→ Exercise prompt: Output exactly the span of lines that begins at the line containing "x = side * 0.103" and ends at the line containing "bpy.context.scene.collection.objects.link(empty)", both lines included.

----

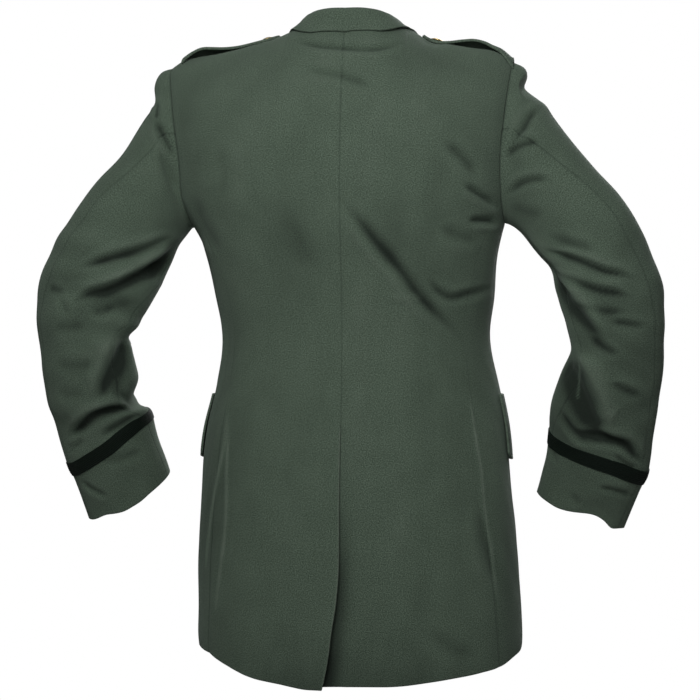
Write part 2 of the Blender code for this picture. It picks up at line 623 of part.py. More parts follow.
def collar_piece():
    shares = np.array([0.0, 0.09, 0.18, 0.26, 0.34, 0.42, 0.50, 0.58, 0.65, 0.72, 0.78, 0.84, 0.89, 0.95, 1.0])
    lines = []
    for share in shares:
        get = {name: float(read(COLLAR, name, "share", share)) for name in COLLAR}
        fold = np.array([get["fold_x"], get["fold_y"], get["fold_z"]])
        edge = np.array([get["edge_x"], get["edge_y"], 0])
        edge[2] = height(edge[0], edge[1]) + COLLAR_LIFT
        outward = unit((edge - fold) * (1, 1, 0))
        foot = fold + outward * blend(0.0015, -0.0030, ease((share - 0.4) / 0.4))
        foot[2] = fold[2] - blend(0.0210, 0.0075, ease((share - 0.4) / 0.5))
        up = np.array([0, 0, 1.0])
        line = [foot, blend(foot, fold, 0.5), fold - outward * FOLD_RADIUS * 0.2 - up * FOLD_RADIUS]
        line += [fold + outward * FOLD_RADIUS * 0.9, fold + outward * FOLD_RADIUS * 2.2 - up * FOLD_RADIUS * 1.1]
        for t in (0, 0.45, 0.72, 1.0):
            point = blend(line[4], edge, t)
            point[2] = max(point[2], float(height(point[0], point[1])) + COLLAR_LIFT)
            line.append(point)
        line.pop(4)
        lines.append(np.array(line))
    half = np.array(lines)
    mirrored = half[:0:-1] * (-1, 1, 1)
    grid = np.concatenate([mirrored, half])
    middle = (grid[:, :1] + grid[:, -1:]) / 2 + 0 * grid - (0, 0, 0.01)
    return grid_piece(grid, middle)


def lapel_piece(side):
    t, w = np.meshgrid(np.linspace(0, 1, 9), (0.03, 0.3, 0.6, 0.82, 1), indexing="ij")
    end = ROLL_END_Z + 0.004 if side > 0 else CROSSING_Z + 0.012
    roll_z = blend(LAPEL_TOP_Z, end, t)
    reach = t if side > 0 else t * 0.80
    x = blend(roll_x(roll_z), read(LAPEL, "x", "t", reach), w)
    z = blend(roll_z, read(LAPEL, "z", "t", reach), w)
    y = skin(x, z, -1) - LAPEL_LIFT - (overlap_lift(x, z) if side > 0 else 0)
    grid = np.stack([side * x, y, z], -1)
    return grid_piece(grid, upright_axis(grid))


def on_section(side, angle, z, lift):
    """A point of the torso at an angle from the centre back, moved out square to the section."""
    def at(turn):
        x = side * half_width(side, z) * share_of(turn, z)
        mid = read(TORSO, "mid", "z", z)
        far = np.where(np.cos(turn) > 0, read(TORSO, "back", "z", z), read(TORSO, "front", "z", z))
        y = mid + (far - mid) * np.abs(np.cos(turn)) ** (2 / read(TORSO, "square", "z", z))
        return np.stack([x, y, z], -1)

    step = at(angle + 0.01) - at(angle - 0.01)
    out = unit(np.stack([-side * step[..., 1], side * step[..., 0], 0 * z], -1))
    return at(angle) + out * lift[..., None]


def flap_piece(side):
    t, v = np.meshgrid(np.linspace(0, 1, 8), (0, 0.33, 0.66, 1))
    angle = blend(*FLAP_TURNS, t)
    z = FLAP_TOP_Z - FLAP_DEPTH * v * (1 - 0.05 * np.cos(t * math.pi) ** 8)
    grid = on_section(side, angle, z, blend(FLAP_LIFT[0], FLAP_LIFT[1], v))
    return grid_piece(grid, upright_axis(grid))


def loop_piece(side):
    share, w = np.meshgrid(LOOP["share"], (-1, -0.4, 0.4, 1), indexing="ij")
    x = side * blend(*LOOP_ENDS[name_of(side)], share)
    y = w * read(LOOP, "half", "share", share) - 0.004
    lift = read(LOOP, name_of(side), "share", share)
    z = np.maximum(blend(height(x, 0 * y), height(x, y), 0.55) + lift, height(x, y) + FLAP_CLOTH + 0.0012)
    grid = np.stack([x, y, z], -1)
    return grid_piece(grid, grid - (0, 0, 1))


def add_button(name, centre, out, radius, finish):
    """A plain domed button: a turned profile on the axis out, with its back on the cloth."""
    profile = [(0.55, 0.0), (0.96, 0.10), (1.0, 0.16), (0.86, 0.30), (0.52, 0.39)]
    mesh = bmesh.new()
    rings = []
    for r, h in profile:
        circle = []
        for i in range(BUTTON_SIDES):
            turn = 2 * math.pi * i / BUTTON_SIDES
            circle.append(mesh.verts.new((radius * r * math.cos(turn), radius * r * math.sin(turn), radius * h)))
        rings.append(circle)
    for low, high in zip(rings, rings[1:]):
        for i in range(BUTTON_SIDES):
            j = (i + 1) % BUTTON_SIDES
            mesh.faces.new((low[i], low[j], high[j], high[i]))
    for circle, level in ((rings[0][::-1], 0.0), (rings[-1], DOME * radius)):
        middle = mesh.verts.new((0, 0, level))
        for i in range(BUTTON_SIDES):
            mesh.faces.new((circle[i], circle[(i + 1) % BUTTON_SIDES], middle))
    mesh.transform(Matrix.Translation(centre) @ Vector((0, 0, 1)).rotation_difference(Vector(out)).to_matrix().to_4x4())
    data = bpy.data.meshes.new(name)
    mesh.to_mesh(data)
    mesh.free()
    data.shade_smooth()
    data.set_sharp_from_angle(angle=math.radians(40))
    return add(name, data, finish)


def main():
    for obj in list(bpy.data.objects):
        bpy.data.objects.remove(obj)
    serge = material("green_serge", (0.055, 0.080, 0.063), 0.9)
    mohair = material("black_braid", (0.012, 0.012, 0.014), 0.6)
    brass = material("gilt_brass", (0.78, 0.57, 0.20), 0.3, 1.0)

    torso = {}
    for side in (1, -1):
        torso[f"back_{name_of(side)}"] = back_piece(side)
        torso[f"side_{name_of(side)}"] = side_piece(side)
        torso[f"front_{name_of(side)}"] = front_piece(side)
    sew(torso, CLOTH, serge)
    sew({"collar": collar_piece()}, CLOTH, serge)
    for side in (1, -1):
        name = name_of(side)
        sew(sleeve_pieces(side), CLOTH, serge)
        sew({f"braid_{name}": braid_piece(side)}, BRAID_CLOTH, mohair)
        sew({f"lapel_{name}": lapel_piece(side)}, CLOTH, serge)
        sew({f"pocket_flap_{name}": flap_piece(side)}, FLAP_CLOTH, serge)
        sew({f"shoulder_loop_{name}": loop_piece(side)}, FLAP_CLOTH, serge)
        x = side * 0.103
        top = float(height(x, -0.004)) + 0.0050 + 2 * LAID_GAP
        add_button(f"loop_button_{name}", (x, -0.004, top), (side * 0.28, 0, 1), SMALL_BUTTON, brass)
    for i, z in enumerate(FRONT_BUTTONS_Z):
        y = float(skin(0.0, z, -1)) - FRONT_LIFT - LAID_GAP
        add_button(f"front_button_{i + 1}", (0.0, y, z), (0, -1, 0), FRONT_BUTTON, brass)


main()
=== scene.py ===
"""A military dress tunic, filled out as if worn, with nobody in it: the finished model round its CAD frame.

Row frame: metres, +Z up, the wearer faces -Y and the wearer's left is +X. Every piece of cloth is a thin
closed shell on its CAD solid's own form. The form is cut finer here, then pressed into the folds listed
below.
"""

import math

import bmesh
import bpy
import numpy as np
from bpy.props import FloatProperty, FloatVectorProperty, IntProperty, PointerProperty
from bpy.types import Operator, Panel, PropertyGroup
from mathutils import Matrix, Vector


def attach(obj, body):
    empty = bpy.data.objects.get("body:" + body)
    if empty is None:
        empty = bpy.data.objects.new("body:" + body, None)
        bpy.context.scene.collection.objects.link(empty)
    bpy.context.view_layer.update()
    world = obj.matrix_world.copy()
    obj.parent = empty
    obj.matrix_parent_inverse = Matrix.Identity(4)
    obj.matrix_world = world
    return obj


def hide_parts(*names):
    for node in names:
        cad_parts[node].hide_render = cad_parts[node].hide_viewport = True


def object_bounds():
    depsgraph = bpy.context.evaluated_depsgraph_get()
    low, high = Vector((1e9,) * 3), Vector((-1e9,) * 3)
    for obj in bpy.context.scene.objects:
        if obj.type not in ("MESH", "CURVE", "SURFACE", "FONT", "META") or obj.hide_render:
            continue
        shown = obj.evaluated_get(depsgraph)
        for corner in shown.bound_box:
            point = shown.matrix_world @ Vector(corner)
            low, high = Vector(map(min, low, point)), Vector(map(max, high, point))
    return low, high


bl_info = {
    "name": "Military dress tunic",
    "version": (1, 0, 0),
    "blender": (4, 5, 0),
    "location": "3D View > Sidebar > Tunic",
    "description": "Builds a worn dress tunic in green serge, with its braid, buttons and stitches",
    "category": "Add Mesh",
}

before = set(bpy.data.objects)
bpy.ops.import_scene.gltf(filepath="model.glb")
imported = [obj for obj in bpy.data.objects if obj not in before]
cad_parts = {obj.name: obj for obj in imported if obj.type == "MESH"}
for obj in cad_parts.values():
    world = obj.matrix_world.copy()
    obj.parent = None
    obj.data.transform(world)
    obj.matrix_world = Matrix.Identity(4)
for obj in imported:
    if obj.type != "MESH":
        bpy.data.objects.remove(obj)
CAD_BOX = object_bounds()

CLOTH = 0.0016  # one layer of coat cloth with its fusing
FLAP_CLOTH = 0.0030  # a pocket flap or shoulder loop, which is two layers and its turnings
BRAID_CLOTH = 0.0010
SEAM_GAP = 0.0003  # between two pieces that are sewn together
LAID_GAP = 0.0005  # between a piece and the one that it lies on

# --- the torso's sizes ---
NECK_HALF = 0.072  # from the middle to the neck end of a shoulder seam
NECK_BACK = 0.062  # from the shoulder seams back to the neck seam at the centre back
NECK_DIP = 0.004  # how far the neck seam's centre back lies below the origin
SHOULDER_FALL = 0.150  # height over which the shoulder rounds into the back and the chest
TIP_Z = -0.040  # top of the armhole, where the shoulder seam ends
UNDERARM_Z = -0.232
SIDE_SEAM_Z = -0.205  # where the side panel's seams run into the armhole
ARMHOLE_TIP = math.radians(25)  # how far the armhole reaches round the body at the shoulder seam
ARMHOLE_BACK = math.radians(26)  # and lower down, behind
ARMHOLE_FRONT = math.radians(30)  # and in front
ARMHOLE_MID = (TIP_Z + UNDERARM_Z) / 2
ARMHOLE_RISE = (TIP_Z - UNDERARM_Z) / 2
ARMHOLE_TURN = math.acos((SIDE_SEAM_Z - ARMHOLE_MID) / ARMHOLE_RISE)  # the side seam's place on the armhole
OVERLAP = 0.022  # how far each front passes the centre front
CROSSING_Z = -0.258  # where the two roll lines cross at the centre front
ROLL_END_Z = -0.305  # where the lapel's roll line ends, just above the top button
FRONT_LIFT = CLOTH + LAID_GAP + 0.0006  # the left front's height over the right front
VENT_TOP_Z = -0.472
VENT_UNDERLAP = 0.036  # how far the right back passes under the left back in the vent
VENT_SINK = CLOTH + LAID_GAP


def table(columns, rows):
    """A table of numbers as one array for each named column."""
    return {name: np.array([row[i] for row in rows], float) for i, name in enumerate(columns.split())}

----

→ Response:
        x = side * 0.103
        top = float(height(x, -0.004)) + 0.0050 + 2 * LAID_GAP
        add_button(f"loop_button_{name}", (x, -0.004, top), (side * 0.28, 0, 1), SMALL_BUTTON, brass)
    for i, z in enumerate(FRONT_BUTTONS_Z):
        y = float(skin(0.0, z, -1)) - FRONT_LIFT - LAID_GAP
        add_button(f"front_button_{i + 1}", (0.0, y, z), (0, -1, 0), FRONT_BUTTON, brass)


main()
=== scene.py ===
"""A military dress tunic, filled out as if worn, with nobody in it: the finished model round its CAD frame.

Row frame: metres, +Z up, the wearer faces -Y and the wearer's left is +X. Every piece of cloth is a thin
closed shell on its CAD solid's own form. The form is cut finer here, then pressed into the folds listed
below.
"""

import math

import bmesh
import bpy
import numpy as np
from bpy.props import FloatProperty, FloatVectorProperty, IntProperty, PointerProperty
from bpy.types import Operator, Panel, PropertyGroup
from mathutils import Matrix, Vector


def attach(obj, body):
    empty = bpy.data.objects.get("body:" + body)
    if empty is None:
        empty = bpy.data.objects.new("body:" + body, None)
        bpy.context.scene.collection.objects.link(empty)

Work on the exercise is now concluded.